Each line should be copied exactly.

>> START

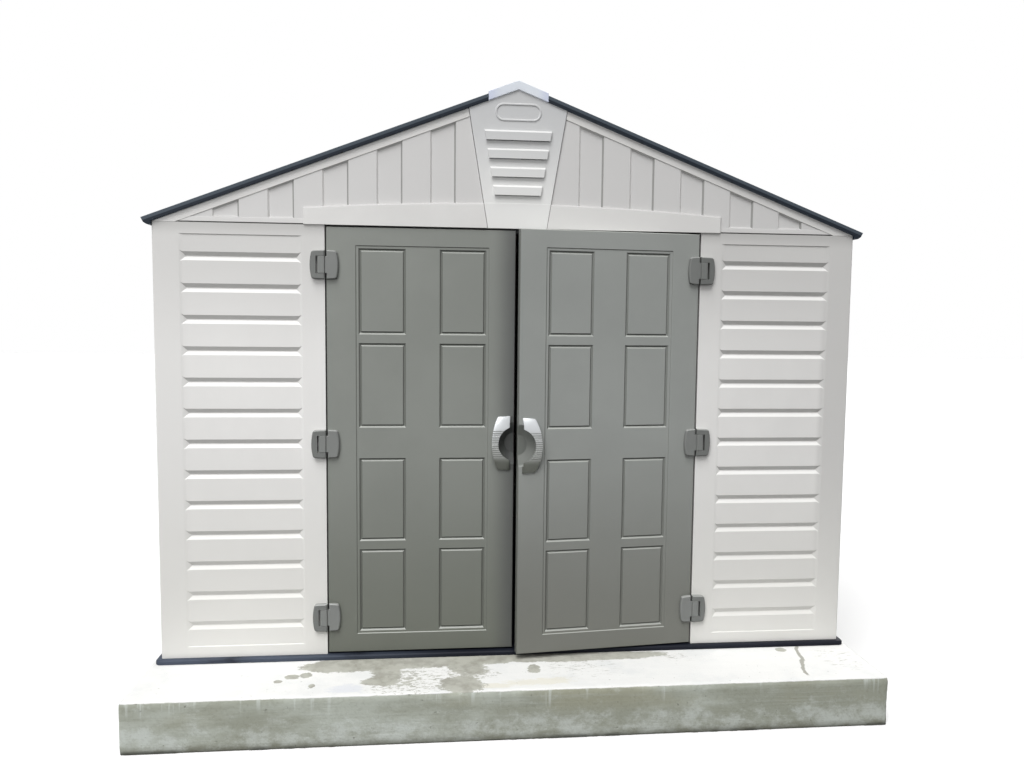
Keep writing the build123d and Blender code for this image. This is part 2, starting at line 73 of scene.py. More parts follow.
# Damp patches on the top: the middle of each, its half width and half depth, and how broken up it is
damp_patches = [
    ((-0.70, -1.12), (0.20, 0.065), 0.3),
    ((-0.42, -1.09), (0.30, 0.085), 0.3),
    ((-0.10, -1.08), (0.16, 0.075), 0.3),
    ((0.25, -1.10), (0.42, 0.050), 0.2),
    ((-0.54, -1.21), (0.065, 0.095), 0.5),
    ((-0.21, -1.16), (0.085, 0.095), 0.7),
    ((-0.235, -1.33), (0.095, 0.075), 0.6),
    ((-0.59, -1.275), (0.05, 0.04), 0.4),
    ((-0.975, -1.254), (0.017, 0.015), 0.5),
    ((-0.925, -1.216), (0.030, 0.020), 0.5),
    ((-0.869, -1.204), (0.026, 0.023), 0.5),
    ((-0.833, -1.302), (0.012, 0.018), 0.5),
    ((0.074, -1.209), (0.026, 0.040), 0.5),
    ((1.209, -1.097), (0.026, 0.024), 0.3),
]
speckled_patches = [
    ((-0.46, -1.29), (0.15, 0.12)),
    ((-0.20, -1.24), (0.12, 0.05)),
]
scratched_patches = [
    ((0.28, -1.21), (0.16, 0.10)),
    ((1.43, -1.19), (0.10, 0.13)),
    ((0.75, -1.14), (0.10, 0.04)),
]
faint_patches = [
    ((-0.69, -1.34), (0.07, 0.035)),
]
cream_patches = [
    ((0.01, -1.335), (0.07, 0.030)),
    ((0.14, -1.33), (0.10, 0.03)),
    ((-0.12, -1.35), (0.16, 0.02)),
]
wet_line_foot = (1.208, -1.36)
wet_line_head = (1.296, -1.065)
wet_line_half = 0.009
wet_line_fade = 0.02
wet_line_waver = 0.06


def seen(colour):
    """A colour as it is seen, from 0 to 255 a channel, in the form that a shader takes."""
    return tuple(((channel / 255 + 0.055) / 1.055) ** 2.4 for channel in colour) + (1,)


def new_material(name, roughness, specular=0.5):
    material = bpy.data.materials.new(name)
    material.use_nodes = True
    shader = material.node_tree.nodes["Principled BSDF"]
    shader.inputs["Roughness"].default_value = roughness
    shader.inputs["Specular IOR Level"].default_value = specular
    return material, material.node_tree, shader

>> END

● Reply to the task
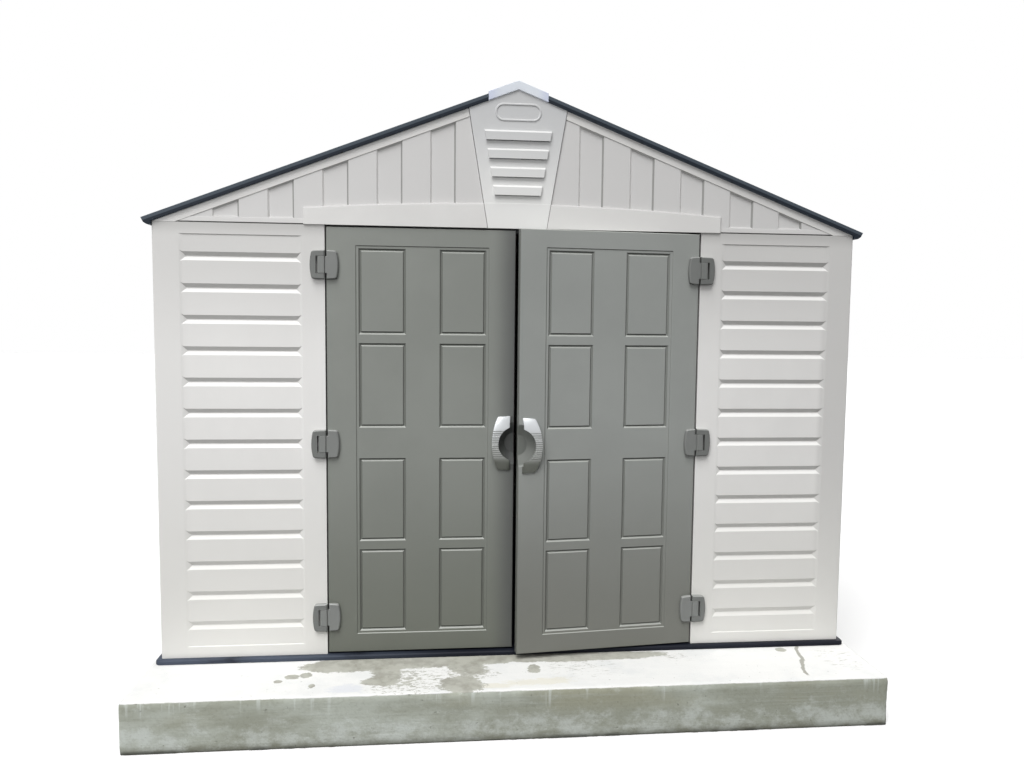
Keep writing the build123d and Blender code for this image. This is part 2, starting at line 73 of scene.py. More parts follow.
# Damp patches on the top: the middle of each, its half width and half depth, and how broken up it is
damp_patches = [
    ((-0.70, -1.12), (0.20, 0.065), 0.3),
    ((-0.42, -1.09), (0.30, 0.085), 0.3),
    ((-0.10, -1.08), (0.16, 0.075), 0.3),
    ((0.25, -1.10), (0.42, 0.050), 0.2),
    ((-0.54, -1.21), (0.065, 0.095), 0.5),
    ((-0.21, -1.16), (0.085, 0.095), 0.7),
    ((-0.235, -1.33), (0.095, 0.075), 0.6),
    ((-0.59, -1.275), (0.05, 0.04), 0.4),
    ((-0.975, -1.254), (0.017, 0.015), 0.5),
    ((-0.925, -1.216), (0.030, 0.020), 0.5),
    ((-0.869, -1.204), (0.026, 0.023), 0.5),
    ((-0.833, -1.302), (0.012, 0.018), 0.5),
    ((0.074, -1.209), (0.026, 0.040), 0.5),
    ((1.209, -1.097), (0.026, 0.024), 0.3),
]
speckled_patches = [
    ((-0.46, -1.29), (0.15, 0.12)),
    ((-0.20, -1.24), (0.12, 0.05)),
]
scratched_patches = [
    ((0.28, -1.21), (0.16, 0.10)),
    ((1.43, -1.19), (0.10, 0.13)),
    ((0.75, -1.14), (0.10, 0.04)),
]
faint_patches = [
    ((-0.69, -1.34), (0.07, 0.035)),
]
cream_patches = [
    ((0.01, -1.335), (0.07, 0.030)),
    ((0.14, -1.33), (0.10, 0.03)),
    ((-0.12, -1.35), (0.16, 0.02)),
]
wet_line_foot = (1.208, -1.36)
wet_line_head = (1.296, -1.065)
wet_line_half = 0.009
wet_line_fade = 0.02
wet_line_waver = 0.06


def seen(colour):
    """A colour as it is seen, from 0 to 255 a channel, in the form that a shader takes."""
    return tuple(((channel / 255 + 0.055) / 1.055) ** 2.4 for channel in colour) + (1,)


def new_material(name, roughness, specular=0.5):
    material = bpy.data.materials.new(name)
    material.use_nodes = True
    shader = material.node_tree.nodes["Principled BSDF"]
    shader.inputs["Roughness"].default_value = roughness
    shader.inputs["Specular IOR Level"].default_value = specular
    return material, material.node_tree, shader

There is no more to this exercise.